Plant your seedlings about 1 inch deeper than they are sitting in the nursery container. This will help strengthen the root system and a better root system means healthier plants. Just be sure to remove any leaves below the soil line.

To discourage cutworms from taking out your young transplants, you should wrap the base of each seedling with a piece of aluminum foil. You can also protect them with a cardboard collar placed over the seedling and pushed 1 inch into the ground. A paper towel roll cut into sections works pretty well.

Building a Twig Teepee
Twine and Twig Teepee
Building a Twig TeePee
Secure the Top
with Wire
Building a Twig TeePee
Wrap Twine
Around the Legs

It is important to support your tomatoes as they grow. A simple wooden stake or bamboo pole will work. Use twine or some other soft material to tie the vine to the support. Tomato cages are also useful, especially for determinate and dwarf varieties. For the larger indeterminate types I find that commercial cages are a bit on the flimsy side, so I make my own out of concrete reinforcing wire. A 5 foot wide piece will usually do the trick. Simply bend it into a circle and hook the tines together where the ends meet. You want it to be about 16 inches in diameter. As a final measure I clip nylon netting to the cages to keep pests at bay.

Once you have planted your tomatoes keep them well watered until the roots are established. After that, deep soak them every 4 to 7 days. If it is hot and dry you may need to water every day, especially if they are in containers.

When you water, take care to not splash soil onto the leaves and stem as this promotes disease. And don’t skimp on the mulch. A good layer of mulch, 2 to 3 inches, will help keep the soil consistently moist, cutting down on blossom end rot, as well as prevent weeds from taking over. Just keep the mulch away from the crown of the plant.

Feed your tomatoes once a month with a blend that is high in phosphorous and low in nitrogen.
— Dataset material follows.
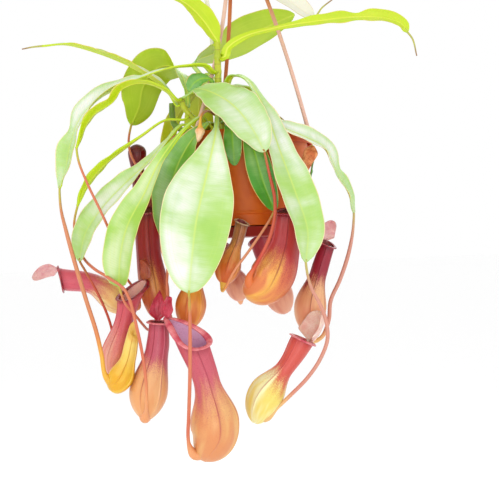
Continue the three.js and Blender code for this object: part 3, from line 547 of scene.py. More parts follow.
def grainy_material(name, roughness, grain, span, dark, light, strength, spots=None):
    """Bark, moss or dead skin: two colours mixed by one noise, and perhaps spots of a third."""
    s = Shader(name, roughness)
    place = s.place()
    noise = s.noise(place, *grain)
    s.tone = srgb(*dark)
    s.paint(s.step(noise, *span), srgb(*light))
    if spots:
        s.paint(s.step(s.noise(place, 520.0, 3.0), 0.56, 0.66), srgb(*spots), 0.4)
    return s.done(noise, strength, 0.8)


def palette(make, label, rows):
    """One material for each row; the triples in a row are its colours."""
    return {key: make(label + key, *[srgb(*v) if isinstance(v, tuple) else v for v in row])
            for key, row in rows.items()}


# Blades: base, painted sheen (a painted highlight), deeper patches, rib, margin; roughness, coat, share of the
# painted sheen, strength of the veins
BLADES = palette(blade_material, "blade_", {
    "pale": ((172, 214, 102), (240, 243, 234), (138, 198, 72), (208, 228, 110), (246, 226, 178), 0.34, 0.3, 0.7),
    "fresh": ((160, 208, 66), (212, 230, 172), (118, 180, 34), (210, 228, 92), (236, 220, 150), 0.36, 0.3, 0.4),
    # mid and dark are darker greens for leaves that sit in shade: painted shade.
    "mid": ((118, 182, 44), (186, 214, 168), (52, 132, 26), (176, 210, 70), (232, 210, 130), 0.36, 0.25, 0.5),
    "dark": ((74, 156, 24), (150, 196, 110), (28, 108, 22), (150, 200, 50), (226, 196, 110), 0.36, 0.25, 0.2),
    # under and olive: the underside's own yellow-green, brightened to stand in for light shining through the leaf, a
    # painted glow.
    "under": ((196, 222, 10), (212, 230, 60), (168, 204, 8), (230, 238, 80), (224, 214, 90), 0.46, 0.1, 0.5, 0.1),
    "olive": ((178, 212, 12), (192, 220, 50), (150, 194, 10), (226, 238, 80), (208, 206, 84), 0.46, 0.1, 0.5, 0.1),
    "cream": ((232, 232, 206), (240, 238, 224), (214, 222, 176), (236, 232, 200), (232, 214, 180),
              0.42, 0.15, 0.7, 0.1),
})
# Tendrils: at the leaf, along the way, at the bend, on the pitcher
TENDRILS = palette(tendril_material, "tendril_", {
    "coral": ((190, 190, 60), (214, 120, 84), (210, 96, 70), (236, 160, 104)),
    "tan": ((196, 190, 80), (214, 138, 96), (226, 136, 66), (238, 180, 60)),
    "rose": ((190, 186, 96), (214, 148, 128), (216, 130, 108), (238, 190, 120)),
    "red": ((178, 120, 50), (196, 80, 50), (206, 56, 40), (226, 120, 60)),
    "bare": ((186, 204, 70), (190, 190, 90), (160, 120, 80)),
})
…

Too much nitrogen will result in lots of leaves, but not much fruit. A ratio of 5-10-5 is good. Start fertilizing when the fruits first start to develop and stop as they reach maturity.
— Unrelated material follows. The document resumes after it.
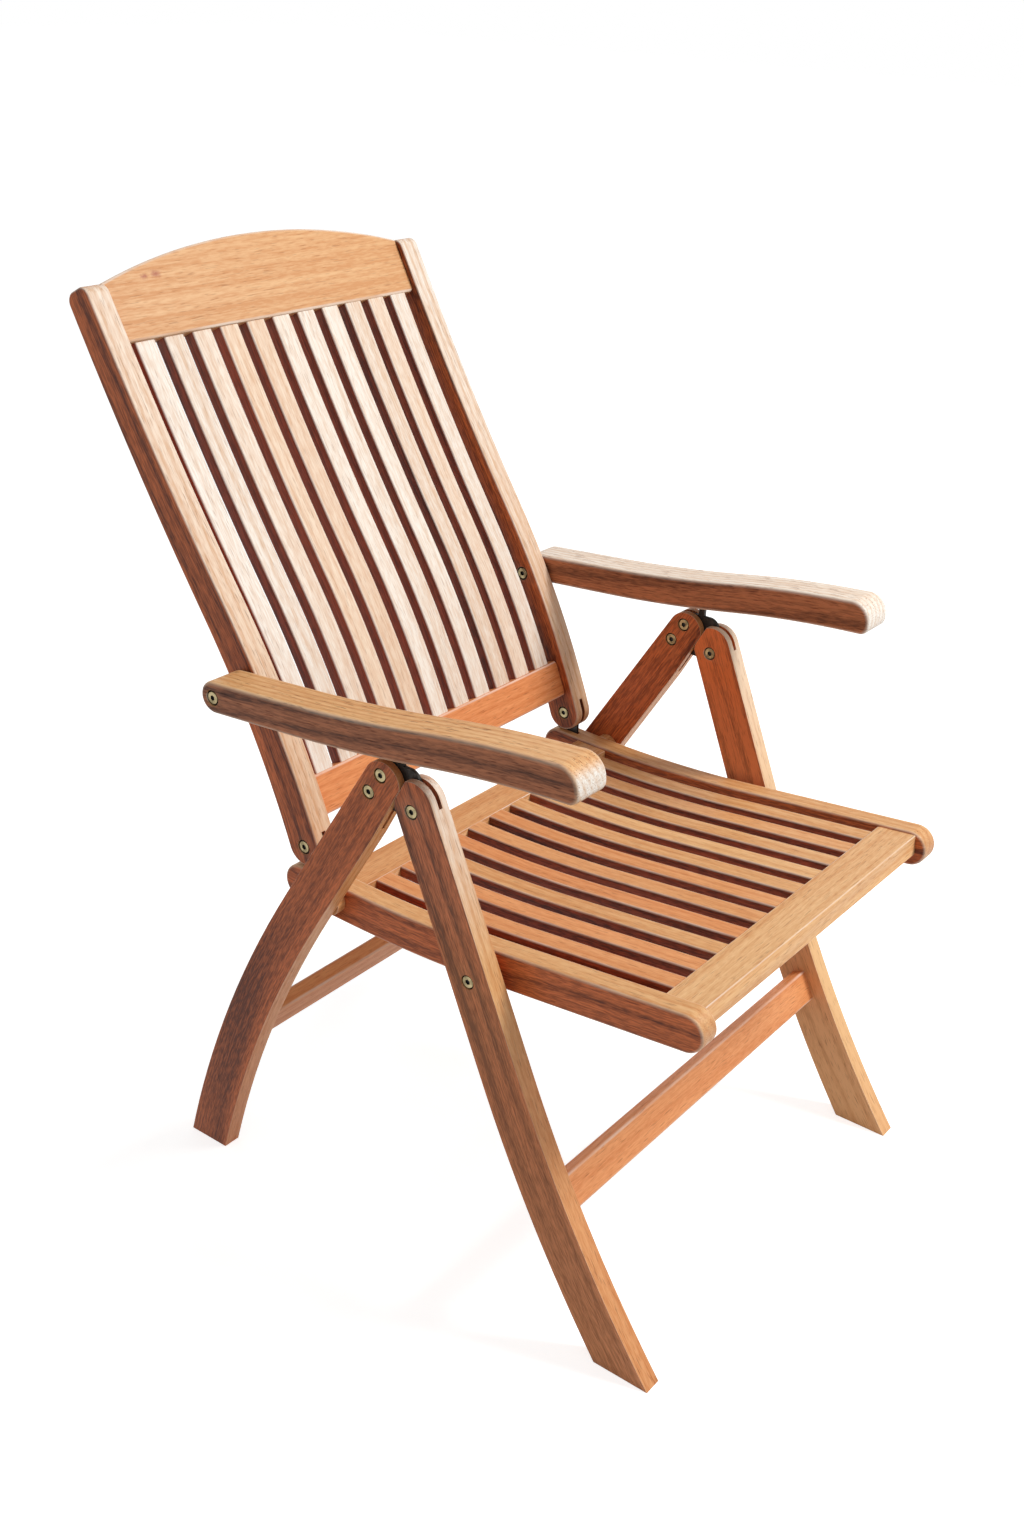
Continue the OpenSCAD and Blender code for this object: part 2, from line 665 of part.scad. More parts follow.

By following these simple guidelines you can make this the best tomato season ever.

Good To Know

Tomatoes will drop their blossoms when night time temperatures drop below 55 degrees F or exceed 75 degrees F.

If you live in an area with a short growing season choose an early maturing variety that will produce fruit in 50 to 65 days. Early Girl, Jetsetter, and Vita Gold are just a few varieties to try.
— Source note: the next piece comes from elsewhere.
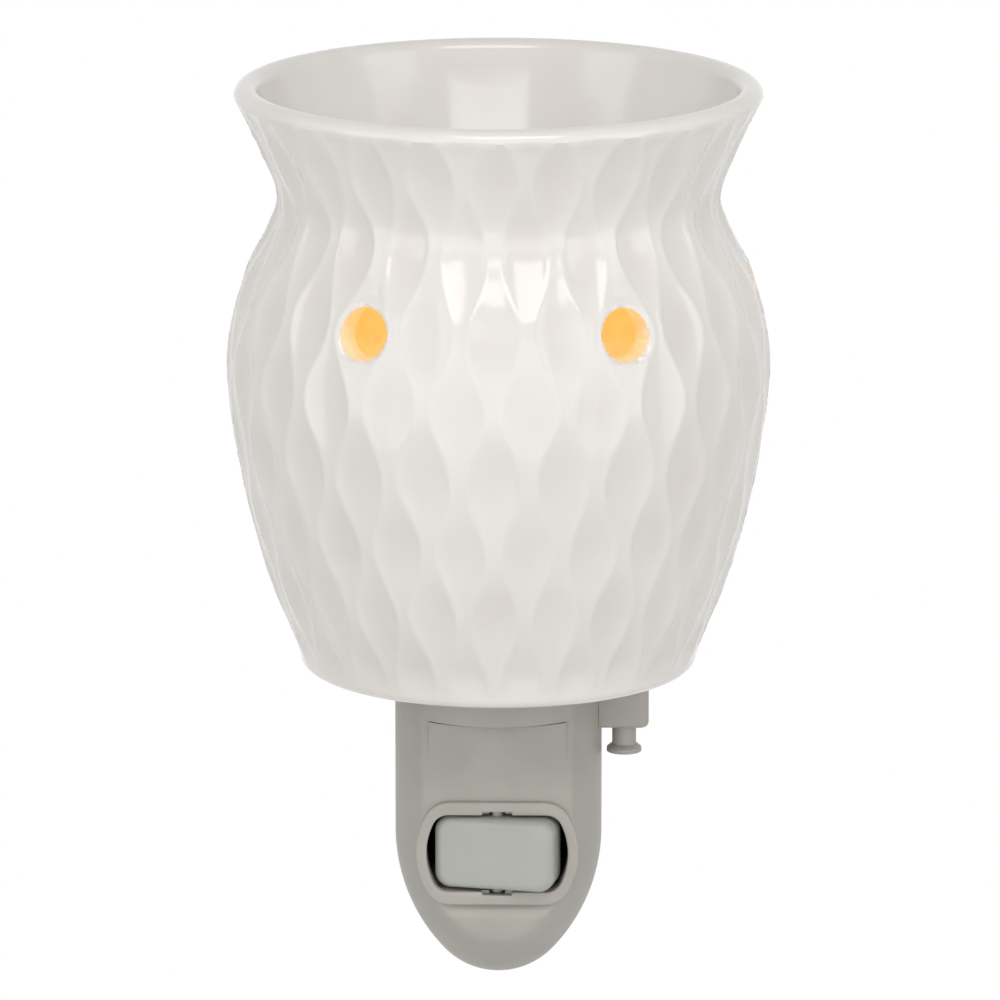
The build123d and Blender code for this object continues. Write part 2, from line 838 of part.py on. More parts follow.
def make_lamp_strip():
    left = leg_x() + strip_thickness
    top = socket_low - leg_reach
    reach = contact_leg_radius * 1.5
    pad = block((-reach, left + strip_width), (axis_y - reach, tray_back + strip_thickness),
                (top - strip_thickness, top))
    drop = block((left, left + strip_width), (tray_back, tray_back + strip_thickness),
                 (switch_z - rivet_radius * 2, top))
    return pad + drop


# Plug that turns in the barrel
def make_blade(side):
    half = blade_width / 2
    x = side * blade_x
    side_x = blade_thickness / 2
    blade = block((x - side_x, x + side_x), (flange_front - blade_tail, blade_length), (-half, half))
    tip_edges = blade.faces().sort_by(Axis.Y)[-1].edges().filter_by(Axis.X)
    return chamfer(tip_edges, blade_point)


def make_plug_rotor():
    rotor = along_y(rotor_radius, flange_back, flange_back + rotor_thickness)
    rotor += along_y(rotor_flange_radius, flange_front, flange_back)
    half = blade_width / 2
    for side in (-1, 1):
        x = side * blade_x
        side_x = blade_thickness / 2
        rotor -= block((x - side_x, x + side_x), (flange_front - cut_over, cut_over), (-half, half))
    return rotor


def make_plug_washer():
    washer = along_y(rotor_flange_radius, retainer_back, flange_front)
    return washer - along_y(retainer_bore, retainer_back - cut_over, flange_front + cut_over)


def make_plug_retainer():
    ring = along_y(barrel_bore - screw_fit, retainer_front, retainer_back)
    ring -= along_y(retainer_bore, retainer_front - cut_over, retainer_back + cut_over)
    for side in (-1, 1):
        ring -= along_y(screw_radius / 2 + screw_fit, retainer_front - cut_over, retainer_back + cut_over,
                        z=side * retainer_screw_circle)
    return ring


def make_contact_carrier():
    disc = along_y(barrel_bore - screw_fit, disc_front, retainer_front)
    disc += along_y(retainer_bore - clearance, retainer_front, brush_back - brush_thickness)
    middle = leg_x()
    for side in (-1, 1):
        x = side * middle
        slot = strip_thickness / 2 + screw_fit
        low = -x - strip_width / 2 - screw_fit
        disc -= block((x - slot, x + slot), (disc_front - cut_over, brush_back),
                      (low, low + strip_width + 2 * screw_fit))
        disc -= along_y(screw_radius / 2 + screw_fit, disc_front - cut_over, retainer_front + cut_over,
                        z=side * retainer_screw_circle)
    return disc


def make_retainer_screws():
    screws = []
    for side in (-1, 1):
        z = side * retainer_screw_circle
        shank = along_y(screw_radius / 2, disc_front, flange_back, z=z)
        screws.append(shank + along_y(screw_radius, disc_front - screw_head_height, disc_front, z=z))
    return Compound(screws)


pieces = {
    "shade": make_shade,
    "wax_dish": make_wax_dish,
    "shade_floor": make_shade_floor,
    "front_housing": make_front_housing,
    "rear_housing": make_rear_housing,
    "plug_barrel": make_plug_barrel,
    "carrier_plate": make_carrier_plate,
    "plate_screws": make_plate_screws,
    "housing_screws": make_housing_screws,
    "lock_pin": make_lock_pin,
    "pin_clip": make_pin_clip,
    "pin_spring": make_pin_spring,
    "lamp_socket": make_lamp_socket,
    "socket_shell": make_socket_shell,
    "socket_contact": make_socket_contact,
    "bulb_glass": make_bulb_glass,
    "bulb_base": make_bulb_base,
    "bulb_insulator": make_bulb_insulator,
    "bulb_tip": make_bulb_tip,
    "bulb_stem": make_bulb_stem,
    "filament_leads": make_filament_leads,
    "filament": make_filament,
    "rocker": make_rocker,
    "rocker_plunger": make_rocker_plunger,
    "rocker_spring": make_rocker_spring,
    "seesaw_contact": make_seesaw_contact,
    "common_terminal": make_common_terminal,
    "load_terminal": make_load_terminal,
    "switch_base": make_switch_base,
    "live_strip": make_live_strip,
    "neutral_strip": make_neutral_strip,
    "lamp_strip": make_lamp_strip,
    "live_blade": lambda: make_blade(1),
    "neutral_blade": lambda: make_blade(-1),
    "plug_rotor": make_plug_rotor,
    "plug_washer": make_plug_washer,
    "plug_retainer": make_plug_retainer,
    "contact_carrier": make_contact_carrier,
    "retainer_screws": make_retainer_screws,
}

os.makedirs("parts", exist_ok=True)
for name, make in pieces.items():
    print(name)
    export_step(make(), f"parts/{name}.step")
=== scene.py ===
import json
import math

import bpy
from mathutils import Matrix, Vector


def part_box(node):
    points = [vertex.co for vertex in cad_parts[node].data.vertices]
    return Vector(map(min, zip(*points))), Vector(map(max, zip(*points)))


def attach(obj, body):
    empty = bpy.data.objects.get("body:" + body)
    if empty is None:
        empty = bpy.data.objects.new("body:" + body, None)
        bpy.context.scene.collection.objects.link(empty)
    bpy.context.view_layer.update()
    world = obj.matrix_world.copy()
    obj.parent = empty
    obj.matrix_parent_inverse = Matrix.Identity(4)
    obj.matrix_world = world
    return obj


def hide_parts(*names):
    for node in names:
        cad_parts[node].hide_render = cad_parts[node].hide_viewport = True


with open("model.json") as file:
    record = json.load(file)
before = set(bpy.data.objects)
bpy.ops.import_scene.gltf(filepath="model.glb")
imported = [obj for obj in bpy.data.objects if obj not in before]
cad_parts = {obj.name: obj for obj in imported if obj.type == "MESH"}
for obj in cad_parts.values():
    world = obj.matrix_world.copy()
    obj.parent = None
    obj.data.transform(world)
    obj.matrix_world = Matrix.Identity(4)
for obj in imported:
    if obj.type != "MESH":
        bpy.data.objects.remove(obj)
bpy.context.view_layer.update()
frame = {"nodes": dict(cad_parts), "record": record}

bpy.context.scene.view_settings.view_transform = "Standard"


# Plug-in wax melt warmer. All sizes below are in millimetres unless a name says otherwise.
mm = 0.001
place = {
    "axisY": -48.0,       # the shade's axis in front of the wall
    "foot": 27.0,         # the shade's foot above the plug's axis
}


def toWorld(x, y, z):
    return Vector((x * mm, (place["axisY"] + y) * mm, (place["foot"] + z) * mm))


def mix(low, high, share):
    return low + (high - low) * share


def easeIn(share):
    # 0 to 1, held there outside, with a soft start and end
    share = min(max(share, 0), 1)
    return share * share * (3 - 2 * share)


# camera, fitted to the photograph: a long lens from slightly above
cameraView = {
    "distance": 1500.0,
    "elevation": 13.1,
    "azimuth": 1.0,
    "aimHeight": 27.7,
    "lens": 325.0,
    "shiftX": 0.0015,
}


def addCamera():
    view = cameraView
    target = toWorld(0, 0, view["aimHeight"])
    up = math.radians(view["elevation"])
    side = math.radians(view["azimuth"])
    reach = view["distance"] * mm
    offset = Vector((math.sin(side) * math.cos(up), -math.cos(side) * math.cos(up), math.sin(up))) * reach
    data = bpy.data.cameras.new("photoCamera")
    data.lens = view["lens"]
    data.shift_x = view["shiftX"]
    data.clip_end = 20
    camera = bpy.data.objects.new("photoCamera", data)
    bpy.context.collection.objects.link(camera)
    camera.location = target + offset
    camera.rotation_euler = (target - camera.location).to_track_quat("-Z", "Y").to_euler()
    bpy.context.scene.camera = camera
    print("camera set")


# colours are written as sRGB hex and turned to linear here
def linear(hexColour):
    parts = [int(hexColour[k:k + 2], 16) / 255 for k in (1, 3, 5)]
    return [c / 12.92 if c <= 0.04045 else ((c + 0.055) / 1.055) ** 2.4 for c in parts] + [1.0]


def addNode(tree, kind, settings=None, inputs=None):
    # a node with its settings, its links and constants, and the stops of a colour ramp
    node = tree.nodes.new(kind)
    for name, value in (settings or {}).items():
        if name == "stops":
            elements = node.color_ramp.elements
            elements[0].position, elements[0].color = value[0]
            elements[1].position, elements[1].color = value[1]
            for position, colour in value[2:]:
                elements.new(position).color = colour
        else:
            setattr(node, name, value)
    for name, value in (inputs or {}).items():
        if isinstance(value, bpy.types.NodeSocket):
            tree.links.new(value, node.inputs[name])
        else:
            node.inputs[name].default_value = value
    return node


def startMaterial(name, inputs):
    material = bpy.data.materials.new(name)
    material.use_nodes = True
    tree = material.node_tree
    tree.nodes.clear()
    shader = addNode(tree, "ShaderNodeBsdfPrincipled", None, inputs)
    addNode(tree, "ShaderNodeOutputMaterial", None, {"Surface": shader.outputs["BSDF"]})
    return material, tree, shader


def toneAndGrain(tree, shader, tones, toneMm, grainMm=0, depthMm=0):
    # two tones that change over toneMm, and a fine relief of grainMm and depthMm where they are given
    coords = addNode(tree, "ShaderNodeTexCoord").outputs["Object"]
    cloud = addNode(tree, "ShaderNodeTexNoise", None, {
        "Vector": coords, "Scale": 1 / (toneMm * mm), "Detail": 2.0})
    stops = [(0.3, linear(tones[0])), (0.7, linear(tones[1]))]
    tone = addNode(tree, "ShaderNodeValToRGB", {"stops": stops}, {"Fac": cloud.outputs["Fac"]})
    tree.links.new(tone.outputs["Color"], shader.inputs["Base Color"])
    if depthMm:
        grain = addNode(tree, "ShaderNodeTexNoise", None, {
            "Vector": coords, "Scale": 1 / (grainMm * mm), "Detail": 3.0})
        relief = addNode(tree, "ShaderNodeBump", None, {
            "Height": grain.outputs["Fac"], "Distance": depthMm * mm})
        tree.links.new(relief.outputs["Normal"], shader.inputs["Normal"])
    return coords, tone.outputs["Color"]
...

To avoid sunscald, do not remove leaves that are shading fruits.

Blossom end rot appears as a pale, brown spot that turns black and flattens the bottom of the fruit. It can be caused by lack of calcium or inconsistent moisture.

A Tomato for Every Recipe

If you plant three types of tomatoes – cherry, paste, and
slicing – you’ll have the right type of tomato on hand for
salads, sandwiches, sauces and canning. All you need are 3 large pots, potting soil, stakes, twine, fertilizer and the tomatoes.

Materials for Growing Tomatoes in Containers

  • (3) 20-inch Containers with Saucers
  • Potting Soil
  • (9) Bamboo Stakes
  • Twine
  • (3) Different Types of Determinate* Tomatoes

Steps for Growing Tomatoes in Containers

  1. Place empty containers in a spot that receives a full day of direct sun and in easy reach of a source of water.
  2. Fill containers with potting soil leaving 1 inch of head room. This space will make it easier to water.
  3. Plant 1 tomato plant per pot. Plant deep; bury 80 percent of the tomato for the best root development.
  4. Insert 3 bamboo stakes in each pot so they surround the tomato. Tie the tops together with twine. Wind the twine around the stakes to create a teepee trellis.
  5. Water the plants well.

Determinate Tomato Varieties

Determinate Cherry Tomato Varieties

  • Husky Cherry Red (Dwarf Indeterminate)
  • Patio FASt (Resistant to fusarium wilt (F), alternaria stem canker (A), and gray leaf spot (St).)
  • Baxter’s Early Bush
  • Cherry Grande

Determinate Paste Tomato Varieties

  • Rome Patio
  • Roma

Determinate Slicing Tomato Varieties

  • Better Bush
  • Bush Goliath
  • Bush Early Girl
  • Celebrity
  • Marglobe Improved

* Determinate tomatoes stay compact and produce an abundance of
fruit for a determined period of time. They are great for containers
because they don’t grow as tall as indeterminate tomatoes.